With Paper Nickels released, Raymond had figured the caper had been put to bed, but then some of the artists he covered on the album agreed to take their royalties in Tire money, and the caper reared its head once more.
“What I’ve found is that you can’t kill the caper—I thought it was done, I thought we had wrapped it up, but it lives on,” he said in a phone interview at the start of his western Canadian tour.
And Raymond, it seems, couldn’t be happier about that.
He talked about Canadian Tire money at length, and did so with such a joyous and infectious energy it was hard not to get sucked in.
“There is over $100 million of Canadian Tire money out there circulating. How much have we driven past today that’s hiding in garages and kitchen drawers? I mean there’s $100 million out there—I just tapped into a small little part of that treasure,” he said.
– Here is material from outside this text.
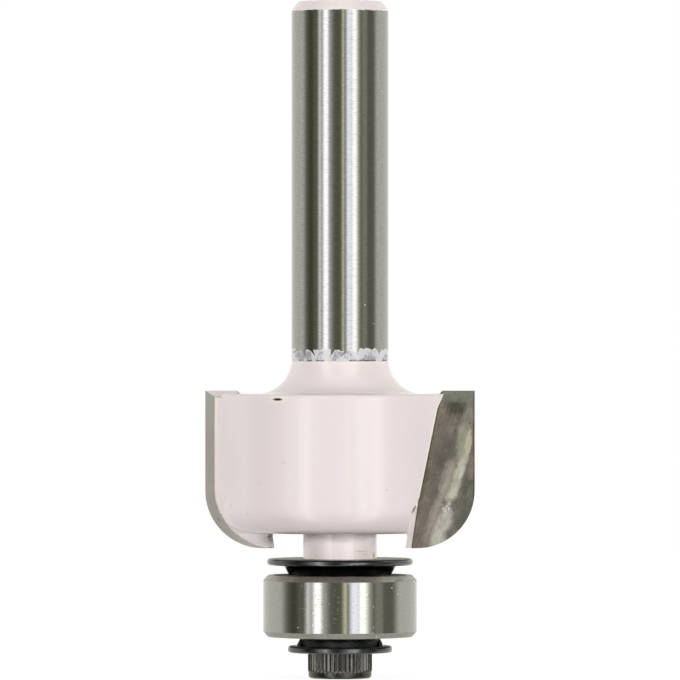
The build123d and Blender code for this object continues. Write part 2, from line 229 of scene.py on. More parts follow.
def makeFloor():
    material = bpy.data.materials.new("paleFloor")
    material.use_nodes = True
    tree = material.node_tree
    tree.nodes.clear()
    place = addNode(tree, "ShaderNodeTexCoord").outputs["Object"]
    reach = vectorMath(tree, "LENGTH", place)["Value"]
    rays = addNode(tree, "ShaderNodeLightPath").outputs
    matt = addNode(tree, "ShaderNodeBsdfDiffuse", {"Color": room["floorTone"]}).outputs[0]
    white = glow(tree, "ShaderNodeEmission", room["white"], room["whiteLift"])
    clear = addNode(tree, "ShaderNodeBsdfTransparent").outputs[0]
    bright = times(tree, rays["Is Camera Ray"], 1 - room["shadowShare"])
    ground = mixShaders(tree, bright, matt, white)
    away = times(tree, fade(tree, reach, *room["floorFade"]), rays["Is Camera Ray"])
    hidden = calc(tree, "MAXIMUM", away, rays["Is Glossy Ray"])
    addNode(tree, "ShaderNodeOutputMaterial", {0: mixShaders(tree, hidden, ground, clear)})
    half = room["floorSize"] / 2
    corners = [(-half, -half, 0), (half, -half, 0), (half, half, 0), (-half, half, 0)]
    mesh = bpy.data.meshes.new("floor")
    mesh.from_pydata(corners, [], [(0, 1, 2, 3)])
    floor = bpy.data.objects.new("floor", mesh)
    floor.data.materials.append(material)
    bpy.context.collection.objects.link(floor)


def makeLamps():
    for name, lamp in lamps.items():
        data = bpy.data.lights.new(name, "AREA")
        data.shape, data.energy = "RECTANGLE", lamp["power"]
        data.size, data.size_y = lamp["size"]
        light = bpy.data.objects.new(name, data)
        bpy.context.collection.objects.link(light)
        light.location = lamp["at"]
        light.rotation_mode = "QUATERNION"
        way = Vector(room["lampAim"]) - light.location
        light.rotation_quaternion = way.to_track_quat("-Z", "Y")
        light.visible_glossy = False  # the mirrored room holds its own soft boxes


makeCamera()
makeWorld()
makeFloor()
makeLamps()
bpy.context.scene.view_settings.view_transform = "Standard"
print("camera and room ready")


# Shared effects, as node groups

def startGroup(name, inputs, outputs):
    tree = bpy.data.node_groups.new(name, "ShaderNodeTree")
    for label, kind, value in inputs:
        socket = tree.interface.new_socket(label, in_out="INPUT", socket_type=f"NodeSocket{kind}")
        if value is not None:
            socket.default_value = value
    for label in outputs:
        tree.interface.new_socket(label, in_out="OUTPUT", socket_type="NodeSocketFloat")
    return tree, tree.nodes.new("NodeGroupInput").outputs, tree.nodes.new("NodeGroupOutput").inputs


def makeSpecks():
    # small round spots of uneven size, scattered over a surface
    inputs = [
        ("Place", "Vector", None),
        ("Scale", "Float", 1.0),
        ("Share", "Float", 0.1),
        ("Size", "Float", 0.2),
    ]
    leastSize, fullPart = 0.35, 0.6
    tree, given, result = startGroup("specks", inputs, ["Mask"])
    links = {"Vector": given["Place"], "Scale": given["Scale"]}
    cells = addNode(tree, "ShaderNodeTexVoronoi", links).outputs
    lot = addNode(tree, "ShaderNodeSeparateColor", {0: cells["Color"]}).outputs
    chosen = below(tree, lot["Red"], given["Share"])
    width = times(tree, given["Size"], plus(tree, lot["Green"], leastSize))
    dot = fade(tree, cells["Distance"], times(tree, width, fullPart), width, 1.0, 0.0)
    tree.links.new(times(tree, dot, chosen), result["Mask"])
    return tree


def makeGrindLines():
    # fine lines that a grinding wheel leaves, close together along the axis of the largest stretch
    inputs = [("Place", "Vector", None), ("Stretch", "Vector", (1, 1, 30)), ("Scale", "Float", 1.0)]
    tree, given, result = startGroup("grindLines", inputs, ["Lines", "Cloud"])
    pulled = vectorMath(tree, "MULTIPLY", given["Place"], given["Stretch"])[0]
    fine = noise(tree, pulled, given["Scale"], 4.0, 0.7)
    cloud = noise(tree, given["Place"], given["Scale"], 3.0)
    tree.links.new(fine["Fac"], result["Lines"])
    tree.links.new(cloud["Fac"], result["Cloud"])
    return tree


def makeMottle():
    # two sizes of soft patches, pushed apart by a contrast
    inputs = [("Place", "Vector", None), ("Scale", "Float", 1.0), ("Contrast", "Float", 2.0)]
    finer, fineShare = 5.0, 0.35
    tree, given, result = startGroup("mottle", inputs, ["Mask"])
    large = noise(tree, given["Place"], given["Scale"], 2.0)
    small = noise(tree, given["Place"], times(tree, given["Scale"], finer), 3.0)
    both = between(tree, fineShare, large["Fac"], small["Fac"])
    spread = times(tree, minus(tree, both, 0.5), given["Contrast"])
    tree.links.new(calc(tree, "ADD", spread, 0.5, clamp=True), result["Mask"])
    return tree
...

Some cursory research on the “tire caper” reveals how much fun Raymond is having tapping into that treasure. The Internet is littered with pictures of the singer posing with piles of the colourful mock currency.
At one live show, introducing “Don’t Spend It Honey,” the song that inspired the caper, Raymond holds up thick stacks of Canadian Tire money. “If you do nothing else, you’ve got to come over and feel the power, and feel the grandeur, there’s nothing like it,” he tells his audience. He throws the stacks to the stage floor, where they land with loud thwacks. “Can you hear that?” he asks, with a huge grin on his face.
Raymond said part of the reason he loves the caper so much is that it’s been a great way to stay connected with his fans. Earlier this year Paper Nickels was passed over by the Junos, and while Raymond was disappointed, he admitted that it was kind of fitting.
He said he’s never been prouder of anything he’s produced, and loves the fact that Paper Nickels, and everything that’s wrapped up in it, has “made a lot of people smile.”
“The beauty of being ignored by the Junos is that it throws the real meaning of what I’m doing back at me,” he said.
“The people who support me are the people whose lives are changed by my music. My relationship is with my fans directly, and that’s the glory of the small time, that’s my world.
“It’s folk music, you know? It’s living music. And Paper Nickels is a living artifact.”